Estimated fair value of assets acquired
10,046

Less cash and cash equivalents acquired
(290
)
Net purchase price
$
9,756


The amounts above represent the preliminary fair value estimates as of June 30, 2016 and are subject to subsequent adjustment as the Company obtains additional information during the measurement period and finalizes its fair value estimates. The preliminary identifiable intangible asset estimates include completed technology of $3,240, customer relationships of $590 and backlog of $130. Any subsequent adjustments to these fair value estimates occurring during the measurement period will result in an adjustment to goodwill.
The goodwill of $5,638 arising from the LIT acquisition largely reflects the potential synergies and expansion of the Company's service offerings across product lines and markets complementary to the Company’s existing products and markets. The LIT acquisition provides the Company with additional capabilities and expertise related to secure embedded processing applications. The acquisition is directly aligned with the Company's strategy of assembling critical and differentiated capabilities across the entire sensor processing chain. The goodwill from the LIT acquisition is included in the Company's Mercury Defense Systems ("MDS") reporting unit.
The Company and the shareholders of LIT have agreed to treat the acquisition of LIT as an asset purchase for tax purposes by filing the required election forms under IRC Section 338(h)(10). The Company has estimated the tax value of the intangible assets from this transaction and is amortizing the amount over 15 years for tax purposes.

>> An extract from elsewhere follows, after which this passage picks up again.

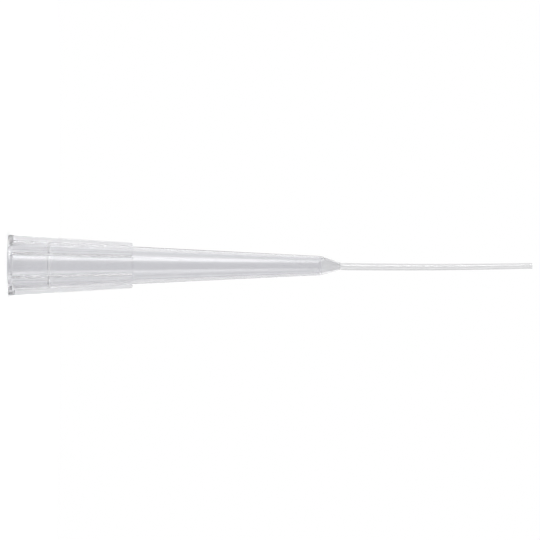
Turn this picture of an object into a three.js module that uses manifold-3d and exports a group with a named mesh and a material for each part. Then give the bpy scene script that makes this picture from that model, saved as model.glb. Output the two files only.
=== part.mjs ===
// Gel-loading pipette tip: one injection-moulded polypropylene piece with a ribbed collar, a tapered
// hollow body and a long drawn-down capillary. Millimetres, +Z up. It stands on its mouth, so the
// origin is the centre of the mouth's rim and the capillary points up.

import * as THREE from "three";
import { mergeVertices } from "three/addons/utils/BufferGeometryUtils.js";
import Module from "manifold-3d";

const wasm = await Module();
wasm.setup();

// Lengths along the axis
const OVERALL_LENGTH = 62;
const COLLAR_LENGTH = 14.7;
const BODY_LENGTH = 22.36;
const SHOULDER_LENGTH = 2.2;
const FLANGE_HEIGHT = 0.62;

// Outer diameters of the tapered core, between the ribs and below them
const CORE_MOUTH_DIAMETER = 5.84;
const CORE_COLLAR_END_DIAMETER = 4.46;
const BODY_END_DIAMETER = 2.25;
const CAPILLARY_ROOT_DIAMETER = 0.84;
const CAPILLARY_END_DIAMETER = 0.66;

// Walls: the bore follows the core at these depths
const MOUTH_WALL = 0.42;
const COLLAR_END_WALL = 0.44;
const BODY_END_WALL = 0.24;
const CAPILLARY_WALL = 0.15;

// Ribs of the collar, which end in the shoulder that a rack carries
const RIB_COUNT = 6;
const RIB_THICKNESS = 0.42;
const RIB_HEIGHT_AT_MOUTH = 0.65;
const RIB_HEIGHT_AT_END = 0.44;
const RIB_ROOT_FILLET = 0.1;
const RIB_EDGE_ROUND = 0.07;
const RIB_END_ROUND = 0.16;
const VALLEY_RISE = 0.03; // how far the collar's valleys stand proud of the body's cone

// Flange round the mouth
const FLANGE_LIP = 0.04; // how far it stands past the ribs
const FLANGE_EDGE_ROUND = 0.06;

// Socket for the pipette's nose: lead-in, land and sealing ring
const LEAD_IN_DEPTH = 0.5;
const LEAD_IN_WIDTH = 0.3;
const LAND_START = 4;
const LAND_RUN = 0.4; // length of the slope from the socket to the land
const LAND_STEP = 0.05;
const SEAL_HEIGHT = 4.84;
const SEAL_WIDTH = 0.3;
const SEAL_DEPTH = 0.15;

// Roundings of the shoulder, and the slight set of the thin capillary
const SHOULDER_ROUND = 3;
const NECK_FILLET = 1.6;
const NECK_RUN = 1; // stretch of the capillary that the neck's fillet may take
const NECK_OFFSET = 0.11;
const CAPILLARY_BOW = 0.1;
const END_RETURN = 0.12;

// Fineness
const ROUND_SEGMENTS = 48;
const ARC_STEPS = 3;
const CAPILLARY_STEPS = 8;

const BODY_END = COLLAR_LENGTH + BODY_LENGTH;
const NECK = BODY_END + SHOULDER_LENGTH;
const HIDDEN = FLANGE_HEIGHT / 2; // where the core and the collar start, inside the flange
const CUT_PAST = 1; // how far the bore's cutter runs past both ends

const { lerp, inverseLerp, smoothstep } = THREE.MathUtils;

// Radius of the collar's core, and height of its ribs, at a height above the rim
const alongCollar = (start, end, z) => lerp(start, end, z / COLLAR_LENGTH);
const coreRadius = (z) => alongCollar(CORE_MOUTH_DIAMETER, CORE_COLLAR_END_DIAMETER, z) / 2;
const ribHeight = (z) => alongCollar(RIB_HEIGHT_AT_MOUTH, RIB_HEIGHT_AT_END, z);
const crestRadius = (z) => coreRadius(z) + ribHeight(z);
const flangeRadius = (z) => crestRadius(z) + FLANGE_LIP;
const collarWall = (z) => alongCollar(MOUTH_WALL, COLLAR_END_WALL, z);

// Turns a polyline of [radius, height, rounding] into points, with an arc at each rounded corner
function roundedProfile(corners) {
  const points = corners.map(([r, z]) => new THREE.Vector2(r, z));
  return points.flatMap((corner, i) => {
    const rounding = corners[i][2];
    if (!rounding) return [corner];
    const back = points[i - 1].clone().sub(corner).normalize();
    const on = points[i + 1].clone().sub(corner).normalize();
    const halfAngle = Math.acos(THREE.MathUtils.clamp(back.dot(on), -1, 1)) / 2;
    const reach = rounding / Math.tan(halfAngle);
    const start = corner.clone().addScaledVector(back, reach);
    const end = corner.clone().addScaledVector(on, reach);
    const middle = back.clone().add(on).normalize();
    const centre = corner.clone().addScaledVector(middle, rounding / Math.sin(halfAngle));
    return arc(centre, start, end);
  });
}

// Points of the shorter arc about a centre, from a start to an end
function arc(centre, start, end) {
  const from = start.clone().sub(centre);
  const to = end.clone().sub(centre);
  const turn = Math.atan2(from.cross(to), from.dot(to));
  const points = [];
  for (let k = 0; k <= ARC_STEPS; k++) {
    points.push(start.clone().rotateAround(centre, (turn * k) / ARC_STEPS));
  }
  return points;
}

function solidOf(geometry) {
  const bare = geometry.clone();
  bare.deleteAttribute("normal");
  bare.deleteAttribute("uv");
  const merged = mergeVertices(bare, 1e-4);
  return new wasm.Manifold(
    new wasm.Mesh({
      numProp: 3,
      vertProperties: merged.attributes.position.array,
      triVerts: new Uint32Array(merged.index.array),
    }),
  );
}

// Solid of revolution about Z, from a profile that runs up the outside and back to the axis
function revolve(profile) {
  const geometry = new THREE.LatheGeometry(profile, ROUND_SEGMENTS);
  geometry.rotateX(Math.PI / 2);
  return solidOf(geometry);
}

// Solid skinned over level outlines that have the same number of points, each with its height
function loft(sections) {
  const count = sections[0].outline.length;
  const positions = sections.flatMap(({ outline, z }) => outline.flatMap((p) => [p.x, p.y, z]));
  const faces = [];
  for (let level = 0; level < sections.length - 1; level++) {
    for (let i = 0; i < count; i++) {
      const next = (i + 1) % count;
      const a = level * count + i;
      const b = level * count + next;
      faces.push(a, b, b + count, a, b + count, a + count);
    }
  }
  const top = (sections.length - 1) * count;
  THREE.ShapeUtils.triangulateShape(sections[0].outline, []).forEach(([a, b, c]) => {
    faces.push(a, c, b);
  });
  THREE.ShapeUtils.triangulateShape(sections.at(-1).outline, []).forEach(([a, b, c]) => {
    faces.push(top + a, top + b, top + c);
  });
  const geometry = new THREE.BufferGeometry();
  geometry.setAttribute("position", new THREE.Float32BufferAttribute(positions, 3));
  geometry.setIndex(faces);
  return solidOf(geometry);
}

// Upper half of one rib's outline, from the valley's middle through the root fillet and the flank
// to the middle of the crest. The rib points along +X.
function halfRib(valley, crest) {
  const half = RIB_THICKNESS / 2;
  const rootY = half + RIB_ROOT_FILLET;
  const root = new THREE.Vector2(Math.sqrt((valley + RIB_ROOT_FILLET) ** 2 - rootY ** 2), rootY);
  const onValley = root.clone().setLength(valley);
  const edgeY = half - RIB_EDGE_ROUND;
  const edge = new THREE.Vector2(Math.sqrt((crest - RIB_EDGE_ROUND) ** 2 - edgeY ** 2), edgeY);
  const valleyMiddle = new THREE.Vector2(valley, 0).rotateAround(
    new THREE.Vector2(),
    Math.PI / RIB_COUNT,
  );
  return [
    ...arc(new THREE.Vector2(), valleyMiddle, onValley).slice(1, -1),
    ...arc(root, onValley, new THREE.Vector2(root.x, half)),
    ...arc(edge, new THREE.Vector2(edge.x, half), edge.clone().setLength(crest)),
  ];
}

// Whole outline of the ribbed collar, counter-clockwise
function collarOutline(valley, crest) {
  const upper = halfRib(valley, crest);
  const lower = upper.map((p) => new THREE.Vector2(p.x, -p.y));
  const rib = [...lower, ...upper.reverse()];
  const outline = [];
  for (let k = 0; k < RIB_COUNT; k++) {
    const angle = (k * 2 * Math.PI) / RIB_COUNT;
    const centre = new THREE.Vector2();
    outline.push(...rib.map((p) => p.clone().rotateAround(centre, angle)));
    outline.push(
      new THREE.Vector2(valley, 0).rotateAround(centre, angle + Math.PI / RIB_COUNT),
    );
  }
  return outline;
}

function collar() {
  const section = (z, drop) => ({
    z,
    outline: collarOutline(coreRadius(z) + VALLEY_RISE, crestRadius(z) - drop),
  });
  const sections = [section(HIDDEN, 0)];
  for (let k = 0; k <= ARC_STEPS; k++) {
    const angle = (k / ARC_STEPS) * (Math.PI / 2);
    const z = COLLAR_LENGTH - RIB_END_ROUND * (1 - Math.sin(angle));
    sections.push(section(z, RIB_END_ROUND * (1 - Math.cos(angle))));
  }
  return loft(sections);
}

function flange() {
  return revolve(
    roundedProfile([
      [0, 0],
      [flangeRadius(0), 0, FLANGE_EDGE_ROUND],
      [flangeRadius(FLANGE_HEIGHT), FLANGE_HEIGHT, FLANGE_EDGE_ROUND],
      [0, FLANGE_HEIGHT],
    ]),
  );
}

// Levels of a profile up the capillary, close enough together to carry its bow
function capillaryLevels(rootRadius, endRadius) {
  const levels = [];
  for (let k = 1; k <= CAPILLARY_STEPS; k++) {
    const share = k / CAPILLARY_STEPS;
    levels.push([lerp(rootRadius, endRadius, share), lerp(NECK + NECK_RUN, OVERALL_LENGTH, share)]);
  }
  return levels;
}

function core() {
  return revolve(
    roundedProfile([
      [0, HIDDEN],
      [coreRadius(HIDDEN), HIDDEN],
      [coreRadius(COLLAR_LENGTH), COLLAR_LENGTH],
      [BODY_END_DIAMETER / 2, BODY_END, SHOULDER_ROUND],
      [CAPILLARY_ROOT_DIAMETER / 2, NECK, NECK_FILLET],
      [CAPILLARY_ROOT_DIAMETER / 2, NECK + NECK_RUN],
      ...capillaryLevels(CAPILLARY_ROOT_DIAMETER / 2, CAPILLARY_END_DIAMETER / 2),
      [0, OVERALL_LENGTH],
    ]),
  );
}

function bore() {
  const socket = (z) => coreRadius(z) - collarWall(z);
  const land = (z) => socket(z) - LAND_STEP;
  const sealStart = SEAL_HEIGHT - SEAL_WIDTH / 2;
  const sealEnd = SEAL_HEIGHT + SEAL_WIDTH / 2;
  const landEnd = LAND_START + LAND_RUN;
  const rootBore = CAPILLARY_ROOT_DIAMETER / 2 - CAPILLARY_WALL;
  const endBore = CAPILLARY_END_DIAMETER / 2 - CAPILLARY_WALL;
  return revolve(
    roundedProfile([
      [0, -CUT_PAST],
      [socket(0) + LEAD_IN_WIDTH, -CUT_PAST],
      [socket(0) + LEAD_IN_WIDTH, 0],
      [socket(LEAD_IN_DEPTH), LEAD_IN_DEPTH],
      [socket(LAND_START), LAND_START],
      [land(landEnd), landEnd],
      [land(sealStart), sealStart],
      [land(SEAL_HEIGHT) - SEAL_DEPTH, SEAL_HEIGHT, SEAL_WIDTH / 4],
      [land(sealEnd), sealEnd],
      [land(COLLAR_LENGTH), COLLAR_LENGTH],
      [BODY_END_DIAMETER / 2 - BODY_END_WALL, BODY_END, SHOULDER_ROUND],
      [rootBore, NECK, NECK_FILLET],
      [rootBore, NECK + NECK_RUN],
      ...capillaryLevels(rootBore, endBore),
      [endBore, OVERALL_LENGTH + CUT_PAST],
      [0, OVERALL_LENGTH + CUT_PAST],
    ]),
  );
}

// Sideways set of the moulding at a height: none up to the shoulder, then a slight offset and bow
function sideways(z) {
  const offset = NECK_OFFSET * smoothstep(z, BODY_END, NECK + NECK_RUN);
  const share = THREE.MathUtils.clamp(inverseLerp(NECK, OVERALL_LENGTH, z), 0, 1);
  return offset + CAPILLARY_BOW * Math.sin(Math.PI * share) - END_RETURN * share;
}

function meshGeometry(solid) {
  const { numProp, vertProperties, triVerts } = solid.getMesh();
  const positions = [];
  for (let i = 0; i < vertProperties.length; i += numProp) {
    const [x, y, z] = vertProperties.subarray(i, i + 3);
    positions.push(x + sideways(z), y, z);
  }
  const geometry = new THREE.BufferGeometry();
  geometry.setAttribute("position", new THREE.Float32BufferAttribute(positions, 3));
  geometry.setIndex(new THREE.BufferAttribute(triVerts, 1));
  geometry.computeVertexNormals();
  return geometry;
}

const polypropylene = new THREE.MeshStandardMaterial({
  color: 0xe2e4e8,
  roughness: 0.25,
  metalness: 0,
  transparent: true,
  opacity: 0.5,
});

const tip = new THREE.Mesh(
  meshGeometry(flange().add(collar()).add(core()).subtract(bore())),
  polypropylene,
);
tip.name = "pipette_tip";

const part = new THREE.Group();
part.add(tip);

export default part;
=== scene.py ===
"""Gel-loading pipette tip: one piece of moulded polypropylene, standing on its mouth.

The fixed frame gives the overall size. The collar is modelled as one rib with its share of the
valley and repeated round the axis; the flange, body, capillary and bore are one spun section.
Lengths are in metres, +Z runs up the axis and a rib points along +X.
"""

import math

import bmesh
import bpy
from bpy.props import FloatProperty, FloatVectorProperty, IntProperty, PointerProperty
from mathutils import Matrix, Vector


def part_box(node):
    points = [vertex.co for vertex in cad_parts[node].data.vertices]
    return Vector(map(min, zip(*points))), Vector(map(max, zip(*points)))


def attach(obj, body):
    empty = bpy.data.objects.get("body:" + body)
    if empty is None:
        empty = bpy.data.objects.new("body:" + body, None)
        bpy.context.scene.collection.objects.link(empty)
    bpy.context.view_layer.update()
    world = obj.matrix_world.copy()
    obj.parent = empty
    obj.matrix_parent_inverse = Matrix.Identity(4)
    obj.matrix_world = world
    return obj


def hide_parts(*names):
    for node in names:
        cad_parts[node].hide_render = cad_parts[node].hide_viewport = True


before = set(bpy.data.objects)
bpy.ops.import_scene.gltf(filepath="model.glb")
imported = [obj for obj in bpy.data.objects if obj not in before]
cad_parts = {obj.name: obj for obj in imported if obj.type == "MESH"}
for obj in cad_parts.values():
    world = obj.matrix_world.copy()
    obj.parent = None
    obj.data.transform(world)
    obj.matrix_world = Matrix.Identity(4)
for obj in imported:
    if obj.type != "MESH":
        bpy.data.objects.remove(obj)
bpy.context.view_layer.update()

bl_info = {
    "name": "Gel-loading pipette tip",
    "version": (1, 0, 0),
    "blender": (4, 5, 0),
    "location": "View3D > Sidebar > Pipette tip",
    "description": "Models a ribbed, hollow pipette tip and its studio",
    "category": "Add Mesh",
}

MM = 0.001
CAD_NODE = "pipette_tip"
TIP_LOW, TIP_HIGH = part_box(CAD_NODE)

RIB_COUNT = 6
SECTOR = 2 * math.pi / RIB_COUNT
SAME_PLACE = 1e-6
SAME_LEVEL = SAME_PLACE / 4
LEVEL_DIGITS = 7
SMOOTH_ANGLE = math.radians(35)

# The flange's top ends this share of its lip outside the crests, and the collar is bridged to it.
FLANGE_SEAM_SHARE = 1 / 8

POLYPROPYLENE_IOR = 1.49
STREAK_SCALE = 900
STREAK_STRETCH = 0.12
STREAK_RANGE = (0.35, 0.65)
GRAIN_SCALE = 6000
GRAIN_SHARE = 0.3
BUMP_STRENGTH = 0.15
BUMP_HEIGHT = 0.01 * MM

FLOOR_COLOUR = (0.8, 0.8, 0.8, 1)
FLOOR_ROUGHNESS = 0.9
FLOOR_GLOW = 0.32
FLOOR_CORNERS = 96
WHITE = (1, 1, 1, 1)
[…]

As of June 30, 2016, the Company had $5,638 of goodwill deductible for tax purposes.
Pursuant to the completion of the LIT acquisition, the Company incurred $231 of impairment expense related to a pre-existing relationship between the Company and LIT. LIT acquisition costs and other related expenses were immaterial during the year ended June 30, 2016. Additionally, the Company has not furnished pro forma financial information relating to LIT because such information is not material to the Company's financial results.